Unfortunately, legal apprentice programs have seen very limited success. The overall national bar passage rate for legal readers and legal apprentices is as low as 28 percent, compared to the 78 percent passage rate for traditional law school graduates.

The state of Washington’s “Law Clerks Program” is an exception. With the support of the state bar association, a volunteer board sets standards and assigns a liaison to a pair of lawyer-apprentices. Participants are also assigned a mentor to track progress as they prepare to take the bar exam. Of the law clerks who took the Washington bar last year, fully 67 percent passed. One factor that limits the number of people who can become lawyers through apprenticeships in Washington is a rule that, upon completion of the program, participants may be officially employed by the office in which they studied, though there is no guarantee of employment.
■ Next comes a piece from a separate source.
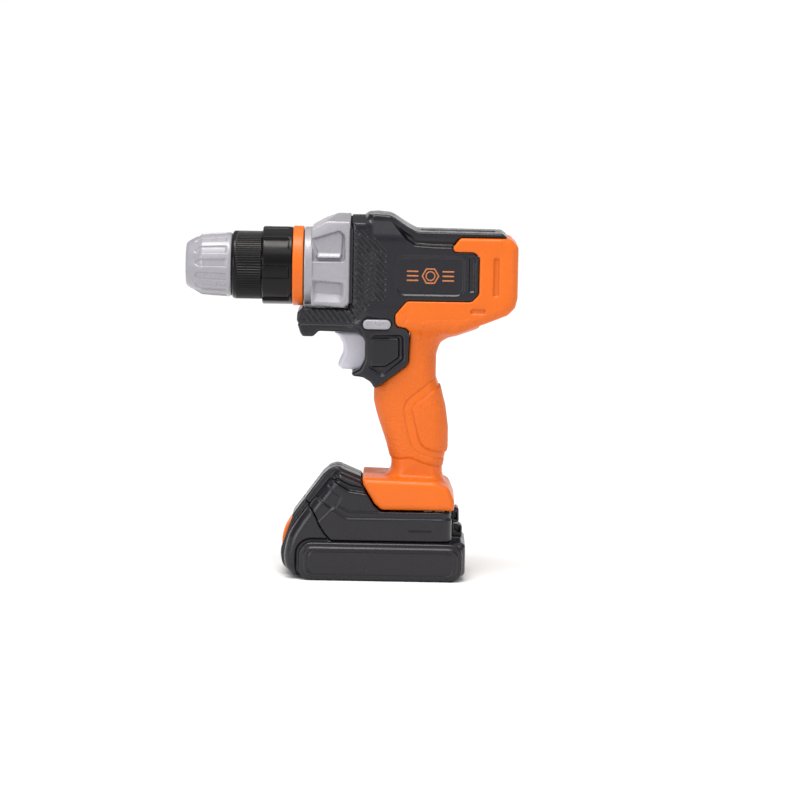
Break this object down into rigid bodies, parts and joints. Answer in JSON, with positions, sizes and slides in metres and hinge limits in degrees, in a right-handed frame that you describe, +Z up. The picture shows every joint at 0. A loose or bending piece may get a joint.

One program in California was created to increase diversity in the legal profession. In California, fewer than 7 percent of the state’s licensed attorneys are black (2.7 percent) or Latino (4.2 percent). The program, Esq. Apprentice, claims to advocate for a “no-cost pipeline to legal careers and skills for non-traditional law students, especially low-income youth of color.” It is a four-year program in which participants work as legal assistants and researchers while studying part-time.

Still, the facts suggest that Esq. Apprentice and other legal apprenticeship programs—with the exception of Washington’s—over-promise and under-deliver. Given their abysmal failure rates, the concern shifts from the direct costs of attending law school to the opportunity costs of foregone alternatives. Do they help participants financially in the long run? Instead of preparing for careers in which they can be successful, unsuccessful apprentices spend years of their life working for modest salaries and preparing to take a qualifying test they simply cannot pass.

Innovations in the legal field are welcome and necessary, but only time will tell whether the three discussed here will prove fruitful.